>> start Listed records
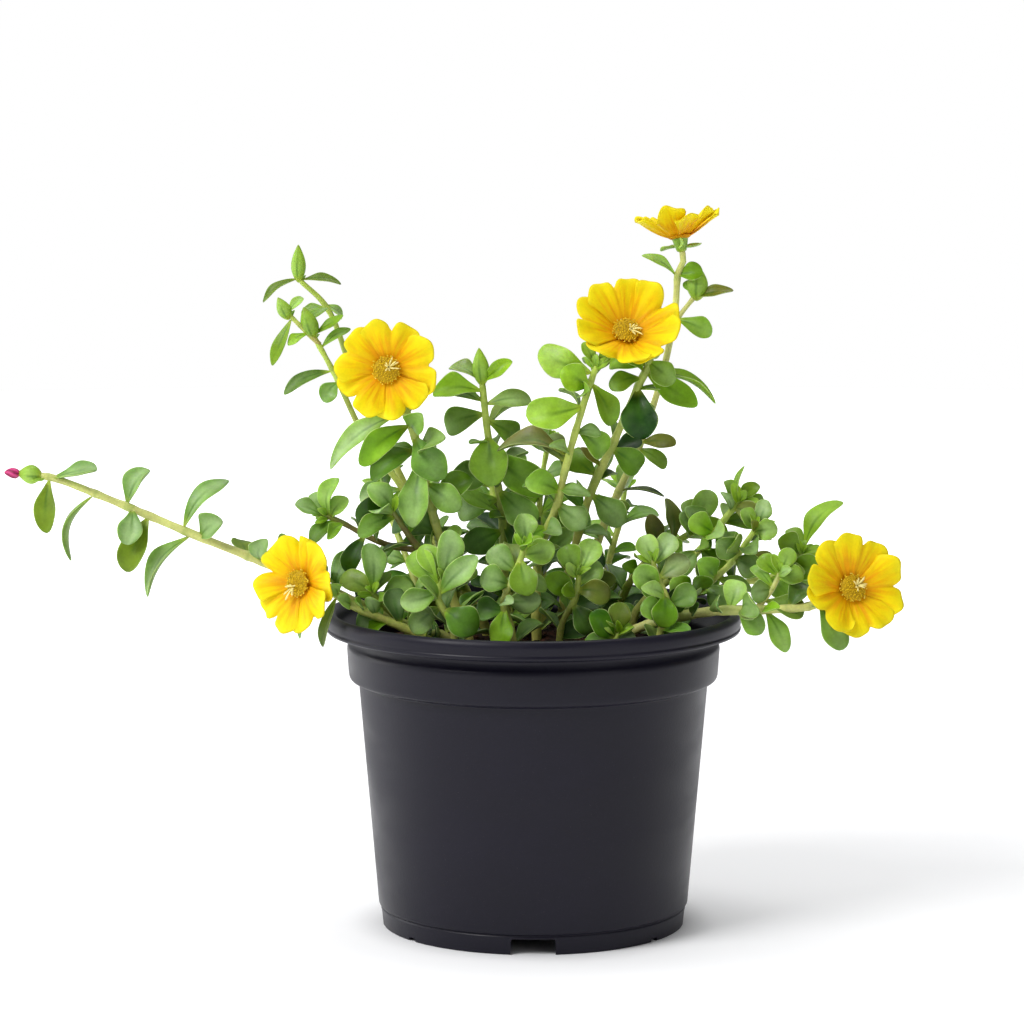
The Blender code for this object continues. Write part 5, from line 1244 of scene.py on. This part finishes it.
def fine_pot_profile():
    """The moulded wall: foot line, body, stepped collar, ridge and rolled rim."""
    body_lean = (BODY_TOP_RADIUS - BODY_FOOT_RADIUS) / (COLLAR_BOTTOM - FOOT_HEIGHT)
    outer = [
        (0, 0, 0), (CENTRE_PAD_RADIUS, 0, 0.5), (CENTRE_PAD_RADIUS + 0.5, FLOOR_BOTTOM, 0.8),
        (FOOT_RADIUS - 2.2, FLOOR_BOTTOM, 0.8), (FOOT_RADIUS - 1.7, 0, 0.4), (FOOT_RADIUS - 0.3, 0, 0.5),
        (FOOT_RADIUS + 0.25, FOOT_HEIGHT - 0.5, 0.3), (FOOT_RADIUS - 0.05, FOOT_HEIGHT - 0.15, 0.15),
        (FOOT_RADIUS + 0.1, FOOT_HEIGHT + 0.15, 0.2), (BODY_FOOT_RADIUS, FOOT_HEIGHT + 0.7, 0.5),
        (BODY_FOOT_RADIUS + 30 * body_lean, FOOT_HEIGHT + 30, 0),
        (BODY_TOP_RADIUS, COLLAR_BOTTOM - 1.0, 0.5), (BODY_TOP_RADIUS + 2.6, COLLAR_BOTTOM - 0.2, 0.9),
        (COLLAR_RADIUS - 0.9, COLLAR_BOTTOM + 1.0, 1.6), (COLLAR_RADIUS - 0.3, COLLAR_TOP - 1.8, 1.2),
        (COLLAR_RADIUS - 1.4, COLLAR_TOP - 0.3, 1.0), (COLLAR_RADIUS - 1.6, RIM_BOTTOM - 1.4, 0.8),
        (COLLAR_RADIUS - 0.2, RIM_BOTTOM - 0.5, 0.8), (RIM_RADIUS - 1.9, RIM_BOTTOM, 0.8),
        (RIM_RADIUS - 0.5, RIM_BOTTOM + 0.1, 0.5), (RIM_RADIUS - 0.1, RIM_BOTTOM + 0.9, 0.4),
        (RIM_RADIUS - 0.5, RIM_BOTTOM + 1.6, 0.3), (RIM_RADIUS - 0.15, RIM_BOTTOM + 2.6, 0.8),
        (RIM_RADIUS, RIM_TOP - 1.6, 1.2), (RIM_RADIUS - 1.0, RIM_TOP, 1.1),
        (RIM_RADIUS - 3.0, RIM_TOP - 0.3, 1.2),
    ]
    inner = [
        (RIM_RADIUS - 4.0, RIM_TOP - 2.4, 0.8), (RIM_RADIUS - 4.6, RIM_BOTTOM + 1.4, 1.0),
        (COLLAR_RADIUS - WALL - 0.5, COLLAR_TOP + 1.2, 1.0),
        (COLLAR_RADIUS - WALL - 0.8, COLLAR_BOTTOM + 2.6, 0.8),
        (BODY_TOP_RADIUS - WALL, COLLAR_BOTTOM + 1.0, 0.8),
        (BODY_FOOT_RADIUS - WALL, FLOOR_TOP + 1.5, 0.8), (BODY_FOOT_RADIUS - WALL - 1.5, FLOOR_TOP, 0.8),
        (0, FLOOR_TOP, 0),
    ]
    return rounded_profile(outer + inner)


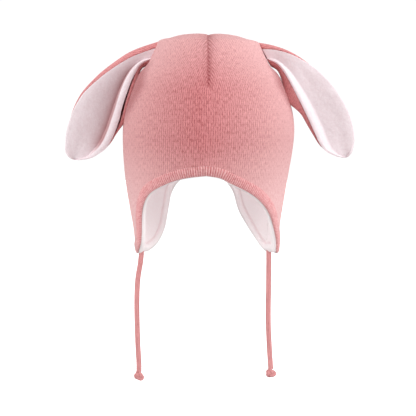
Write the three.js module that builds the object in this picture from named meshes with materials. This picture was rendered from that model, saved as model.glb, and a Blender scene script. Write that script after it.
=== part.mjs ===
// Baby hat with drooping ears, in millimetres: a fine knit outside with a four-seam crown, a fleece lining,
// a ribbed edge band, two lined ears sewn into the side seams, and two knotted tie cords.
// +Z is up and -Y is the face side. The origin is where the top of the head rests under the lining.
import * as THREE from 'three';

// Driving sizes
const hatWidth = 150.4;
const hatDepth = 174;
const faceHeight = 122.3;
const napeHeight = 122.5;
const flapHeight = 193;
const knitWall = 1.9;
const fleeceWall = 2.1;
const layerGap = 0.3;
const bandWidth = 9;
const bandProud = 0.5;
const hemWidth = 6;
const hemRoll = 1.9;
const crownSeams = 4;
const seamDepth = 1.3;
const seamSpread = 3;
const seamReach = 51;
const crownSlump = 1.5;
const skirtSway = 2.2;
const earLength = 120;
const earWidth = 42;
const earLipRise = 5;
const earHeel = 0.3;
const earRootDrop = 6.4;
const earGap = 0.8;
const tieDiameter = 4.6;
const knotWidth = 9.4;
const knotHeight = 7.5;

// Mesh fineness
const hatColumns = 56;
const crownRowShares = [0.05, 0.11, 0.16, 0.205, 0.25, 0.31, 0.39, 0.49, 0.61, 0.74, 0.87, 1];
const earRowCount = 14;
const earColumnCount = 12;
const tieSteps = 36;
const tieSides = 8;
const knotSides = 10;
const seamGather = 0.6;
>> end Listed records
Set task
Take the listing above and set it down exactly.

Exercise output
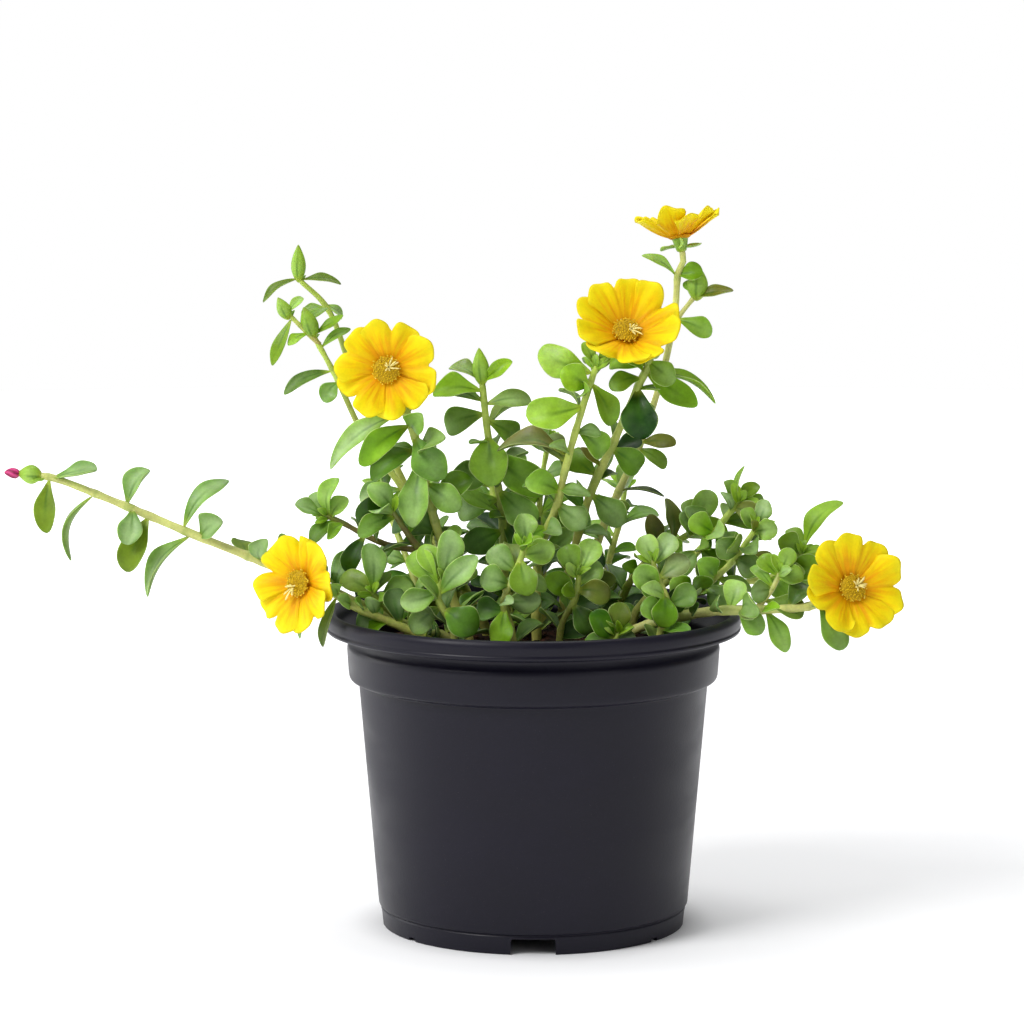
The Blender code for this object continues. Write part 5, from line 1244 of scene.py on. This part finishes it.
def fine_pot_profile():
    """The moulded wall: foot line, body, stepped collar, ridge and rolled rim."""
    body_lean = (BODY_TOP_RADIUS - BODY_FOOT_RADIUS) / (COLLAR_BOTTOM - FOOT_HEIGHT)
    outer = [
        (0, 0, 0), (CENTRE_PAD_RADIUS, 0, 0.5), (CENTRE_PAD_RADIUS + 0.5, FLOOR_BOTTOM, 0.8),
        (FOOT_RADIUS - 2.2, FLOOR_BOTTOM, 0.8), (FOOT_RADIUS - 1.7, 0, 0.4), (FOOT_RADIUS - 0.3, 0, 0.5),
        (FOOT_RADIUS + 0.25, FOOT_HEIGHT - 0.5, 0.3), (FOOT_RADIUS - 0.05, FOOT_HEIGHT - 0.15, 0.15),
        (FOOT_RADIUS + 0.1, FOOT_HEIGHT + 0.15, 0.2), (BODY_FOOT_RADIUS, FOOT_HEIGHT + 0.7, 0.5),
        (BODY_FOOT_RADIUS + 30 * body_lean, FOOT_HEIGHT + 30, 0),
        (BODY_TOP_RADIUS, COLLAR_BOTTOM - 1.0, 0.5), (BODY_TOP_RADIUS + 2.6, COLLAR_BOTTOM - 0.2, 0.9),
        (COLLAR_RADIUS - 0.9, COLLAR_BOTTOM + 1.0, 1.6), (COLLAR_RADIUS - 0.3, COLLAR_TOP - 1.8, 1.2),
        (COLLAR_RADIUS - 1.4, COLLAR_TOP - 0.3, 1.0), (COLLAR_RADIUS - 1.6, RIM_BOTTOM - 1.4, 0.8),
        (COLLAR_RADIUS - 0.2, RIM_BOTTOM - 0.5, 0.8), (RIM_RADIUS - 1.9, RIM_BOTTOM, 0.8),
        (RIM_RADIUS - 0.5, RIM_BOTTOM + 0.1, 0.5), (RIM_RADIUS - 0.1, RIM_BOTTOM + 0.9, 0.4),
        (RIM_RADIUS - 0.5, RIM_BOTTOM + 1.6, 0.3), (RIM_RADIUS - 0.15, RIM_BOTTOM + 2.6, 0.8),
        (RIM_RADIUS, RIM_TOP - 1.6, 1.2), (RIM_RADIUS - 1.0, RIM_TOP, 1.1),
        (RIM_RADIUS - 3.0, RIM_TOP - 0.3, 1.2),
    ]
    inner = [
        (RIM_RADIUS - 4.0, RIM_TOP - 2.4, 0.8), (RIM_RADIUS - 4.6, RIM_BOTTOM + 1.4, 1.0),
        (COLLAR_RADIUS - WALL - 0.5, COLLAR_TOP + 1.2, 1.0),
        (COLLAR_RADIUS - WALL - 0.8, COLLAR_BOTTOM + 2.6, 0.8),
        (BODY_TOP_RADIUS - WALL, COLLAR_BOTTOM + 1.0, 0.8),
        (BODY_FOOT_RADIUS - WALL, FLOOR_TOP + 1.5, 0.8), (BODY_FOOT_RADIUS - WALL - 1.5, FLOOR_TOP, 0.8),
        (0, FLOOR_TOP, 0),
    ]
    return rounded_profile(outer + inner)


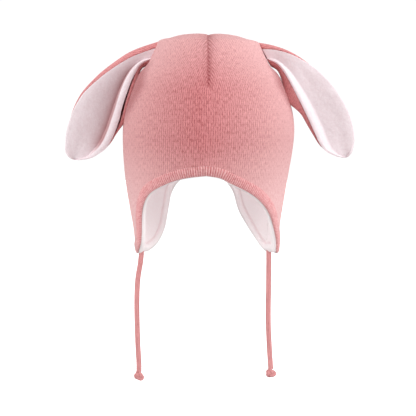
Write the three.js module that builds the object in this picture from named meshes with materials. This picture was rendered from that model, saved as model.glb, and a Blender scene script. Write that script after it.
=== part.mjs ===
// Baby hat with drooping ears, in millimetres: a fine knit outside with a four-seam crown, a fleece lining,
// a ribbed edge band, two lined ears sewn into the side seams, and two knotted tie cords.
// +Z is up and -Y is the face side. The origin is where the top of the head rests under the lining.
import * as THREE from 'three';

// Driving sizes
const hatWidth = 150.4;
const hatDepth = 174;
const faceHeight = 122.3;
const napeHeight = 122.5;
const flapHeight = 193;
const knitWall = 1.9;
const fleeceWall = 2.1;
const layerGap = 0.3;
const bandWidth = 9;
const bandProud = 0.5;
const hemWidth = 6;
const hemRoll = 1.9;
const crownSeams = 4;
const seamDepth = 1.3;
const seamSpread = 3;
const seamReach = 51;
const crownSlump = 1.5;
const skirtSway = 2.2;
const earLength = 120;
const earWidth = 42;
const earLipRise = 5;
const earHeel = 0.3;
const earRootDrop = 6.4;
const earGap = 0.8;
const tieDiameter = 4.6;
const knotWidth = 9.4;
const knotHeight = 7.5;

// Mesh fineness
const hatColumns = 56;
const crownRowShares = [0.05, 0.11, 0.16, 0.205, 0.25, 0.31, 0.39, 0.49, 0.61, 0.74, 0.87, 1];
const earRowCount = 14;
const earColumnCount = 12;
const tieSteps = 36;
const tieSides = 8;
const knotSides = 10;
const seamGather = 0.6;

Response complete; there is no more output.